When this method comes into its own
This is one of those workshop techniques that is worth remembering because it solves a very specific nuisance quickly.
- When you are using shims under a basic toolpost
- When you are part way through a job and cannot use the usual facing test
- When you want a practical result using basic measuring tools
- When you need to Easily set lathe tool height without much setup
A sensible level of accuracy for home machining
There are certainly more accurate ways to set tool height on a lathe. No argument there. But in a home workshop, not every job needs laboratory standards and a committee meeting before the first chip is made.
This method is fast, repeatable, and accurate enough for a lot of general turning work. If you are careful with your measuring, deburr the bar properly, keep the calipers square, and account for chuck runout where necessary, it does a very respectable job.
Quick recap of the process
- Chuck a piece of round bar of known or measurable diameter.
- Deburr the end so it does not upset the reading.
- Measure the diameter accurately.
- Divide that figure by two.
- Bring the tool up close to the work.
- Use the caliper depth probe from the top of the bar down to the tool tip.
- Adjust until the measurement equals half the bar diameter, or slightly more if you want the tool just below centre.

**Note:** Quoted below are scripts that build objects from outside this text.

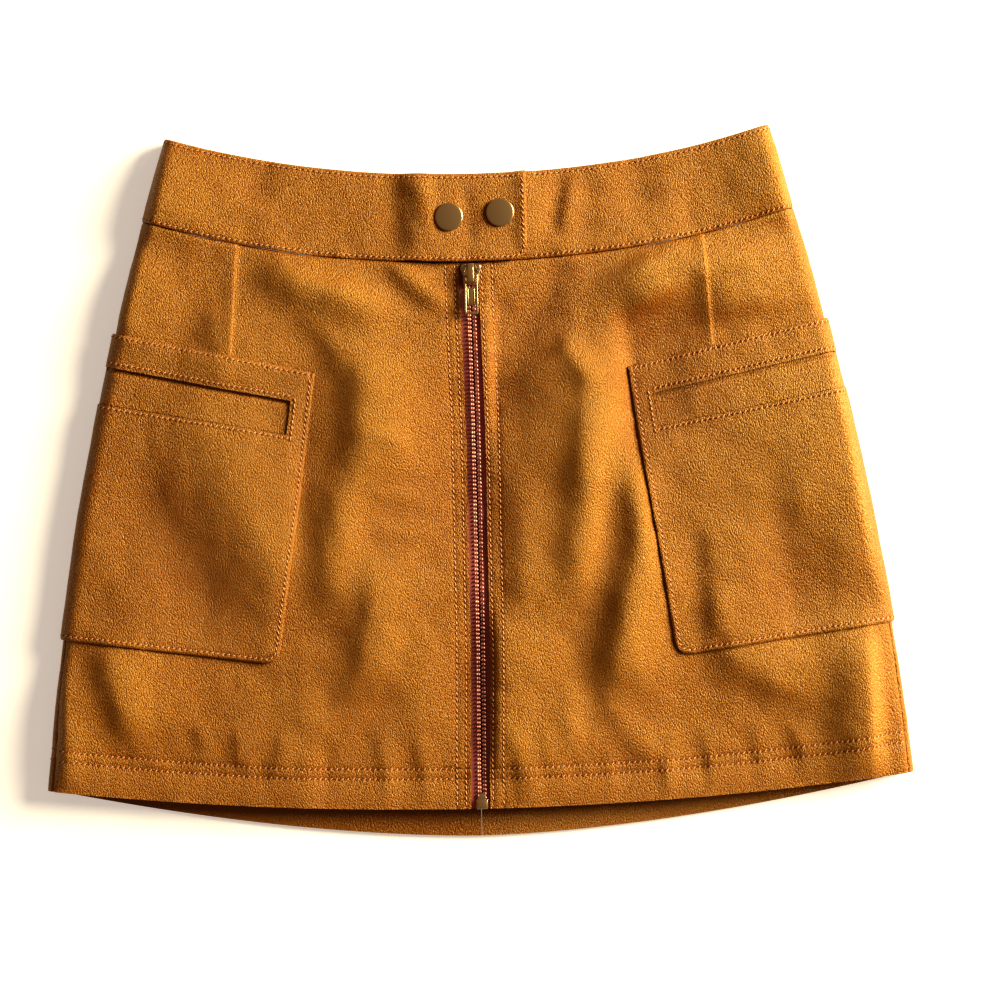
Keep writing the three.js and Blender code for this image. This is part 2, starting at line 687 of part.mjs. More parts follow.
const garment = new THREE.Group();
const sides = [
  { name: 'left', side: -1 },
  { name: 'right', side: 1 },
];
sides.forEach(({ name, side }) => {
  garment.add(piece(`front_${name}`, panel(side, ZIP_EDGE, SIDE_SEAM), leather));
  garment.add(piece(`back_${name}`, panel(side, SIDE_SEAM, CENTRE_BACK), leather));
  garment.add(piece(`pocket_${name}`, pocket(side), pocketLeather));
  garment.add(piece(`pocket_strip_${name}`, pocketStrip(side), pocketLeather));
  garment.add(piece(`waistband_front_${name}`, bandFront(side), bandLeather));
  garment.add(piece(`zip_tape_${name}`, zipTape(side), tapeCloth));
});
garment.add(piece('waistband_back', bandBack(), bandLeather));
garment.add(piece('zip_chain', zipChain(), chainCoil));

const sliderSeat = seatHeight(SLIDER_X, PIVOT_Y, SHOULDER_HALF_WIDTH, SHOULDER_HALF_WIDTH);
const slider = piece('zip_slider', zipSlider(), antiqueBrass);
slider.position.set(SLIDER_X, PIVOT_Y, sliderSeat);
garment.add(slider);

const retainer = piece(
  'zip_retainer',
  new THREE.BoxGeometry(2 * RETAINER_HALF_WIDTH, RETAINER_LENGTH, RETAINER_DEPTH),
  antiqueBrass,
);
const retainerY = RETAINER_TOP_Y - RETAINER_LENGTH / 2;
const retainerZ = layHeight(CHAIN_END_X, retainerY) + RETAINER_TOP - RETAINER_DEPTH / 2;
retainer.position.set(CHAIN_END_X, retainerY, retainerZ);
garment.add(retainer);

const snaps = [
  { name: 'snap_cap_1', x: -11.3, y: 158.9 },
  { name: 'snap_cap_2', x: 19.3, y: 160.9 },
];
snaps.forEach(({ name, x, y }) => {
  const cap = piece(name, snapCap(), antiqueBrass);
  const tabTop = BAND_RISE + BAND_THICKNESS + GAP;
  cap.position.set(x, y, seatHeight(x, y, SNAP_RADIUS, SNAP_RADIUS) + tabTop + GAP);
  garment.add(cap);
});

const pull = new THREE.Group();
const plateTop = sliderSeat + PLATE_BOTTOM + PLATE_THICKNESS;
pull.position.set(SLIDER_X, PIVOT_Y, plateTop + PULL_CLEARANCE + PULL_THICKNESS / 2);
pull.add(piece('zip_pull', zipPull(), antiqueBrass));

const group = new THREE.Group();
group.add(garment, pull);

export default group;
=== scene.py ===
import json
import math

import bmesh
import bpy
import numpy as np
from bpy.props import FloatProperty, FloatVectorProperty, IntProperty, PointerProperty
from mathutils import Matrix, Vector


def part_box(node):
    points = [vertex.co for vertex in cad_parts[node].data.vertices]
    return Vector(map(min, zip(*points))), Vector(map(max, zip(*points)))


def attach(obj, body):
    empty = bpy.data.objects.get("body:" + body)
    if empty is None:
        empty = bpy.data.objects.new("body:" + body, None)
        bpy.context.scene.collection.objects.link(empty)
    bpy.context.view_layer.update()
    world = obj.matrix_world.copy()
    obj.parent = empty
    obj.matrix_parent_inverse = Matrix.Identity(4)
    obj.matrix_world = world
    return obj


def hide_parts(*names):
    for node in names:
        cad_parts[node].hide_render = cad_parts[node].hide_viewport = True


bl_info = {
    "name": "Leather mini skirt",
    "version": (1, 0, 0),
    "blender": (4, 5, 0),
    "location": "View3D > Sidebar > Skirt",
    "description": "Builds a pebble-grain leather mini skirt, laid flat, piece by piece",
    "category": "Add Mesh",
}

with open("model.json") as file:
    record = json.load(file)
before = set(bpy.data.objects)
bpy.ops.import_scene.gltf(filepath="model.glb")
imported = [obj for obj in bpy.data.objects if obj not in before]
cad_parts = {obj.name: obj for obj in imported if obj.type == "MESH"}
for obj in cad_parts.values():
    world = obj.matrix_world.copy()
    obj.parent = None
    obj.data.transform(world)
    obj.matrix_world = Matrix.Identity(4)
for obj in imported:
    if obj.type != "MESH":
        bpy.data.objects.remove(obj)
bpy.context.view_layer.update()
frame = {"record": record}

# Sizes of the garment in millimetres: X to the right, Y to the waist, Z up from the table
MM = 0.001
WAIST_HALF_WIDTH = 181.5
HEM_HALF_WIDTH = 260.8
WAIST_SIDE_Y = 210.6
HEM_SIDE_Y = -179.5
HIP_CURVE = 0.5
LAY_HEIGHT = 13.5
FOLD_ROLL = 8.0
FOLD_ARC = 25.0
BACK_ROW_POWER = 1.7
POCKET_BACK_TURN = 130 / 180
SEAM_TURN_HEM = 33 / 180
SEAM_TURN_WAIST = 108 / 180
GAP = 0.3
BACK_SEAM_GAP = 0.30
LEATHER = 1.4
BAND_WALL = 2.6
BAND_RISE = 0.6
HEM_WALL = 2.6
HEM_TURN_UP = 24.0
POCKET_WALL = 1.8
STRIP_WALL = 0.9
WINDOW_INSET = 12.5
WINDOW_BACK_INSET = 4.0
WINDOW_MARKS = (9.9, 10.5, 11.1, 11.7, 12.5)
SLIT_OPEN = 1.6
TAB_END_X = 35.0
UNDERLAP_END_X = -28.0
TAB_RAMP_START_X = -46.0
TAB_RAMP_LENGTH = 17.0
ZIP_EDGE = {-1: 5.9, 1: 5.6}
ZIP_EDGE_BOW = 1.9
CHAIN_HALF_WIDTH = 3.2
CHAIN_END_X = 0.6
CHAIN_BOW = 1.1

# Rows across the skirt: place at the centre front, on the pocket's inner edge, at the side, at centre
# back, and 1 where the row runs straight from that edge to the side
ROW_NAMES = ("centre_y", "edge_x", "edge_y", "side_y", "back_y", "straight")
ROWS = np.array([
    (184.7, 76.0, 188.9, 210.6, 182.7, 0),
    (132.2, 83.6, 137.0, 160.7, 130.2, 0),
    (66.0, 93.6, 67.4, 94.0, 62.0, 1),
    (46.0, 96.2, 48.6, 74.0, 42.0, 1),
    (27.0, 99.1, 28.4, 52.0, 22.0, 1),
    (-108.5, 119.5, -107.0, -89.0, -116.0, 1),
    (-195.8, 132.2, -191.6, -179.5, -213.2, 0),
])
WAIST, BAND_SEAM, POCKET_TOP, SLIT, STRIP_FOOT, POCKET_FOOT, HEM = ROWS[0, 0] - ROWS[:, 0]

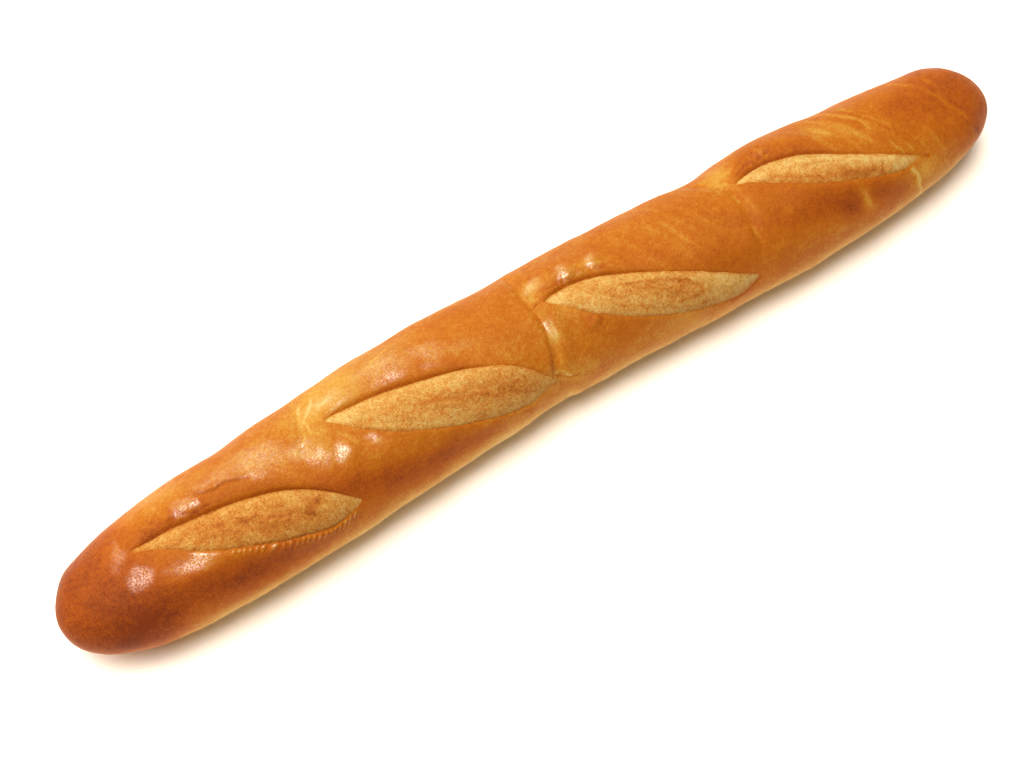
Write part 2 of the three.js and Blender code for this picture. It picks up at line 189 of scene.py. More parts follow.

- If needed, correct for chuck runout by skimming the bar or using a dial indicator.
Final thoughts
To Easily set lathe tool height, you do not always need a dedicated centre gauge or a fancy setup. A bit of round bar, a set of calipers, and a few moments of careful measuring will get you very close very quickly.
It is not the only method, and it is not always the best method, but it is a very useful one to have in the repertoire. In a proper home workshop fashion, it gets the job done with ordinary tools and a minimum of messing about, which is often exactly what is needed.